## GIVEN REQUEST
Could you give the data below again, exactly and completely?

——————————

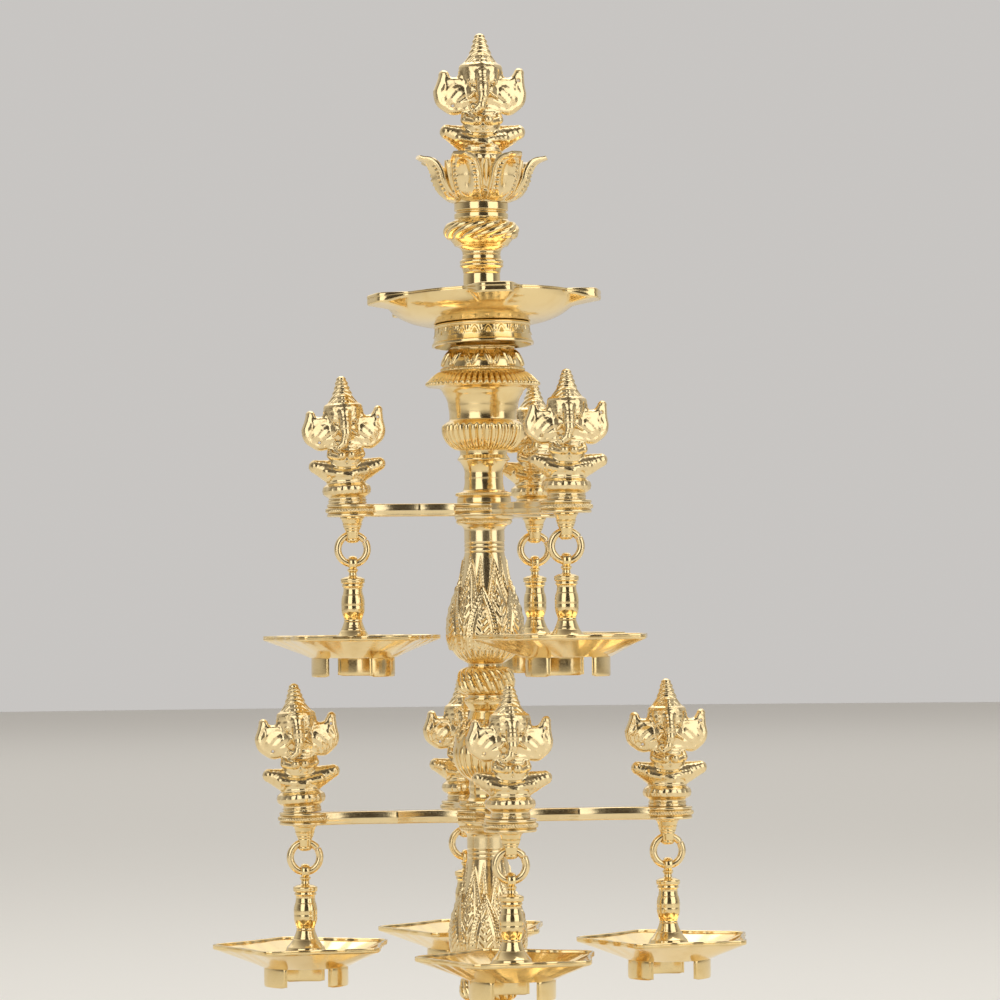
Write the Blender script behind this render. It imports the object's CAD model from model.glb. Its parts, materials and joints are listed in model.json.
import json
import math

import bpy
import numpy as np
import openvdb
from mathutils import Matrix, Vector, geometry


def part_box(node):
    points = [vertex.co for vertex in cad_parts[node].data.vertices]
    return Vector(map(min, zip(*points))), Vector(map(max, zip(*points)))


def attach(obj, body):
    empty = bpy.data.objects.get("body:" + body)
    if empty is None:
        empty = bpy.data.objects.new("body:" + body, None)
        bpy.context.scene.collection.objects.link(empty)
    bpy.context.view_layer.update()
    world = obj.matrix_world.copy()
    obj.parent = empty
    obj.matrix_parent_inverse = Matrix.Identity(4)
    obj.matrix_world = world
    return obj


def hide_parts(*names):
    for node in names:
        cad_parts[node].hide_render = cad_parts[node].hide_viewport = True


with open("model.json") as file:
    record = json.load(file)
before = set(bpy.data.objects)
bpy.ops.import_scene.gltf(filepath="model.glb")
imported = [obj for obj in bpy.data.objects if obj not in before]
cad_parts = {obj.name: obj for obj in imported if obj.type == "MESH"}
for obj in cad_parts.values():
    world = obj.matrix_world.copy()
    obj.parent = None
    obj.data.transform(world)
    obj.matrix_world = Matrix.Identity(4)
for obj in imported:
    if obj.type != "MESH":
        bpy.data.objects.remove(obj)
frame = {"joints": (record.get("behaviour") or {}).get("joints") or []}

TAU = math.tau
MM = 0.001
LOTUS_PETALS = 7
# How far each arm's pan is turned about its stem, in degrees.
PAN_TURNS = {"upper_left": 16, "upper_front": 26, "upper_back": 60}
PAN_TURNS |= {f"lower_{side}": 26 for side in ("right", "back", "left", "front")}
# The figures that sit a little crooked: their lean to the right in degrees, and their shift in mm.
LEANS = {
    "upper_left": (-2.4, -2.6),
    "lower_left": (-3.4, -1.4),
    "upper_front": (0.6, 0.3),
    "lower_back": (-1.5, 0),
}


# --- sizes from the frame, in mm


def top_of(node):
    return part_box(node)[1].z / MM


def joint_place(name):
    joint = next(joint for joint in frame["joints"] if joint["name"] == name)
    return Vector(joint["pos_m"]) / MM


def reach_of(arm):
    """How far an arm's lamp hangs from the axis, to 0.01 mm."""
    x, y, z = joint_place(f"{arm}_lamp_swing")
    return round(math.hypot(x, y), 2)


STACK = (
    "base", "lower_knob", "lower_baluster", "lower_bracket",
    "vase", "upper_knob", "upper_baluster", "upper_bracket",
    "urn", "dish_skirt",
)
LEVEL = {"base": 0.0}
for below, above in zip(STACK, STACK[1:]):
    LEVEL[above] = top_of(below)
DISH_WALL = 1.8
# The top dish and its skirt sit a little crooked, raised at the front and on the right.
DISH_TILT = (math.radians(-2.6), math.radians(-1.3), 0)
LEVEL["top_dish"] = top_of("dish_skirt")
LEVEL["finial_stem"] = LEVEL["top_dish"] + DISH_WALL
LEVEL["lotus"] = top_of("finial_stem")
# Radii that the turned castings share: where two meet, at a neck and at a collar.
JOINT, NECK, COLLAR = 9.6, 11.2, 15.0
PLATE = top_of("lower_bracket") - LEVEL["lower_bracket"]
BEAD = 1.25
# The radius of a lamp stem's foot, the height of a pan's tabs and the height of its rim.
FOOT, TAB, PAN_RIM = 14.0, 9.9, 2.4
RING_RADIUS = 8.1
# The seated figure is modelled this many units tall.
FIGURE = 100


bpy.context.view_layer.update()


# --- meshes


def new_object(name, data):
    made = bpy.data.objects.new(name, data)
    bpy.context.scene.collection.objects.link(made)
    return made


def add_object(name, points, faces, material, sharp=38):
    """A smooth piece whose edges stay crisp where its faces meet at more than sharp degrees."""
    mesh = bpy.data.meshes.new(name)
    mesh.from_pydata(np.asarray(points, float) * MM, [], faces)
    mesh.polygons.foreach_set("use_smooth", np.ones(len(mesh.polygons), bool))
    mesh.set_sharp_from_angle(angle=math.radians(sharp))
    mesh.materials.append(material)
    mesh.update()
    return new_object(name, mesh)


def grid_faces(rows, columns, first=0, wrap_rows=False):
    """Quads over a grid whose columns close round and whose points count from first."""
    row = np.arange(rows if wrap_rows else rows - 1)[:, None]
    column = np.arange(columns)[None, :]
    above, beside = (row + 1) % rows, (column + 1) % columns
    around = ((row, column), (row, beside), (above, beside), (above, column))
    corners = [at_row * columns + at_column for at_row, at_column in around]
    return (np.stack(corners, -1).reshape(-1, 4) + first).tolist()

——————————

## PROBLEM SOLUTION
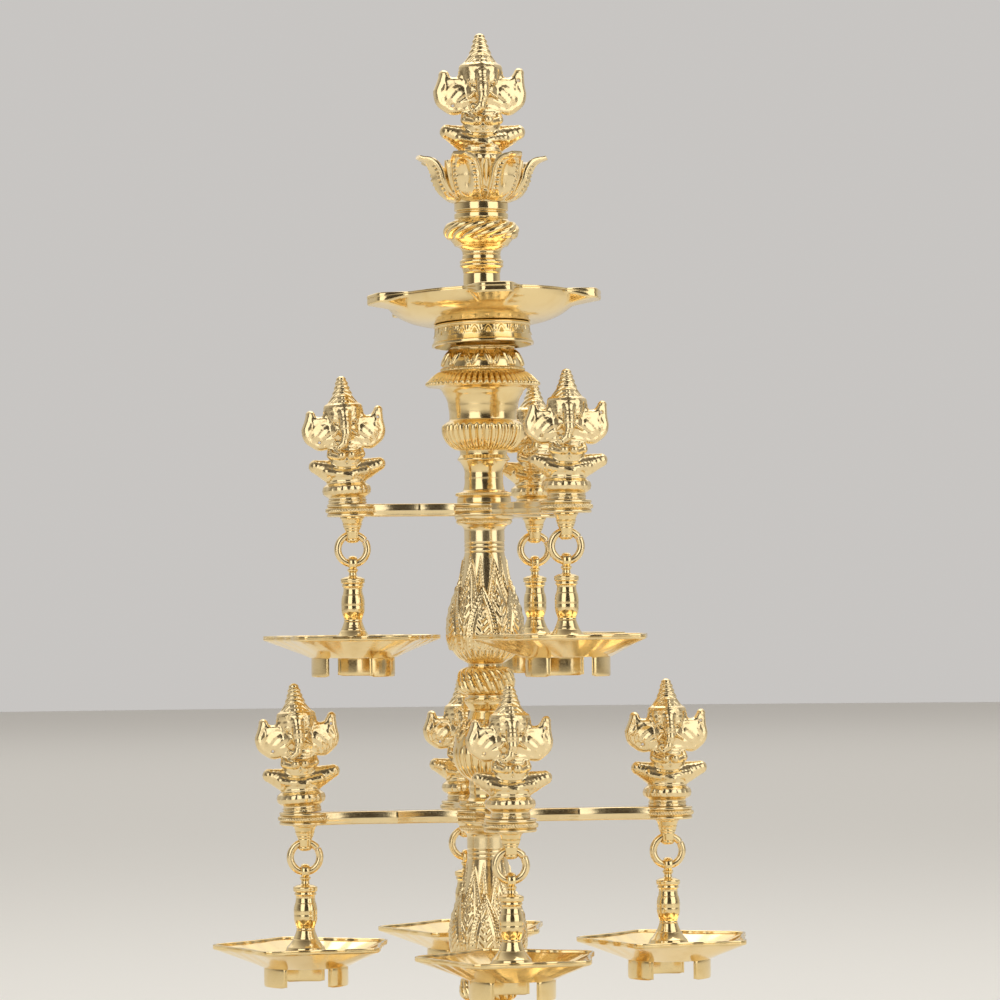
Write the Blender script behind this render. It imports the object's CAD model from model.glb. Its parts, materials and joints are listed in model.json.
import json
import math

import bpy
import numpy as np
import openvdb
from mathutils import Matrix, Vector, geometry


def part_box(node):
    points = [vertex.co for vertex in cad_parts[node].data.vertices]
    return Vector(map(min, zip(*points))), Vector(map(max, zip(*points)))


def attach(obj, body):
    empty = bpy.data.objects.get("body:" + body)
    if empty is None:
        empty = bpy.data.objects.new("body:" + body, None)
        bpy.context.scene.collection.objects.link(empty)
    bpy.context.view_layer.update()
    world = obj.matrix_world.copy()
    obj.parent = empty
    obj.matrix_parent_inverse = Matrix.Identity(4)
    obj.matrix_world = world
    return obj


def hide_parts(*names):
    for node in names:
        cad_parts[node].hide_render = cad_parts[node].hide_viewport = True


with open("model.json") as file:
    record = json.load(file)
before = set(bpy.data.objects)
bpy.ops.import_scene.gltf(filepath="model.glb")
imported = [obj for obj in bpy.data.objects if obj not in before]
cad_parts = {obj.name: obj for obj in imported if obj.type == "MESH"}
for obj in cad_parts.values():
    world = obj.matrix_world.copy()
    obj.parent = None
    obj.data.transform(world)
    obj.matrix_world = Matrix.Identity(4)
for obj in imported:
    if obj.type != "MESH":
        bpy.data.objects.remove(obj)
frame = {"joints": (record.get("behaviour") or {}).get("joints") or []}

TAU = math.tau
MM = 0.001
LOTUS_PETALS = 7
# How far each arm's pan is turned about its stem, in degrees.
PAN_TURNS = {"upper_left": 16, "upper_front": 26, "upper_back": 60}
PAN_TURNS |= {f"lower_{side}": 26 for side in ("right", "back", "left", "front")}
# The figures that sit a little crooked: their lean to the right in degrees, and their shift in mm.
LEANS = {
    "upper_left": (-2.4, -2.6),
    "lower_left": (-3.4, -1.4),
    "upper_front": (0.6, 0.3),
    "lower_back": (-1.5, 0),
}


# --- sizes from the frame, in mm


def top_of(node):
    return part_box(node)[1].z / MM


def joint_place(name):
    joint = next(joint for joint in frame["joints"] if joint["name"] == name)
    return Vector(joint["pos_m"]) / MM


def reach_of(arm):
    """How far an arm's lamp hangs from the axis, to 0.01 mm."""
    x, y, z = joint_place(f"{arm}_lamp_swing")
    return round(math.hypot(x, y), 2)


STACK = (
    "base", "lower_knob", "lower_baluster", "lower_bracket",
    "vase", "upper_knob", "upper_baluster", "upper_bracket",
    "urn", "dish_skirt",
)
LEVEL = {"base": 0.0}
for below, above in zip(STACK, STACK[1:]):
    LEVEL[above] = top_of(below)
DISH_WALL = 1.8
# The top dish and its skirt sit a little crooked, raised at the front and on the right.
DISH_TILT = (math.radians(-2.6), math.radians(-1.3), 0)
LEVEL["top_dish"] = top_of("dish_skirt")
LEVEL["finial_stem"] = LEVEL["top_dish"] + DISH_WALL
LEVEL["lotus"] = top_of("finial_stem")
# Radii that the turned castings share: where two meet, at a neck and at a collar.
JOINT, NECK, COLLAR = 9.6, 11.2, 15.0
PLATE = top_of("lower_bracket") - LEVEL["lower_bracket"]
BEAD = 1.25
# The radius of a lamp stem's foot, the height of a pan's tabs and the height of its rim.
FOOT, TAB, PAN_RIM = 14.0, 9.9, 2.4
RING_RADIUS = 8.1
# The seated figure is modelled this many units tall.
FIGURE = 100


bpy.context.view_layer.update()


# --- meshes


def new_object(name, data):
    made = bpy.data.objects.new(name, data)
    bpy.context.scene.collection.objects.link(made)
    return made


def add_object(name, points, faces, material, sharp=38):
    """A smooth piece whose edges stay crisp where its faces meet at more than sharp degrees."""
    mesh = bpy.data.meshes.new(name)
    mesh.from_pydata(np.asarray(points, float) * MM, [], faces)
    mesh.polygons.foreach_set("use_smooth", np.ones(len(mesh.polygons), bool))
    mesh.set_sharp_from_angle(angle=math.radians(sharp))
    mesh.materials.append(material)
    mesh.update()
    return new_object(name, mesh)


def grid_faces(rows, columns, first=0, wrap_rows=False):
    """Quads over a grid whose columns close round and whose points count from first."""
    row = np.arange(rows if wrap_rows else rows - 1)[:, None]
    column = np.arange(columns)[None, :]
    above, beside = (row + 1) % rows, (column + 1) % columns
    around = ((row, column), (row, beside), (above, beside), (above, column))
    corners = [at_row * columns + at_column for at_row, at_column in around]
    return (np.stack(corners, -1).reshape(-1, 4) + first).tolist()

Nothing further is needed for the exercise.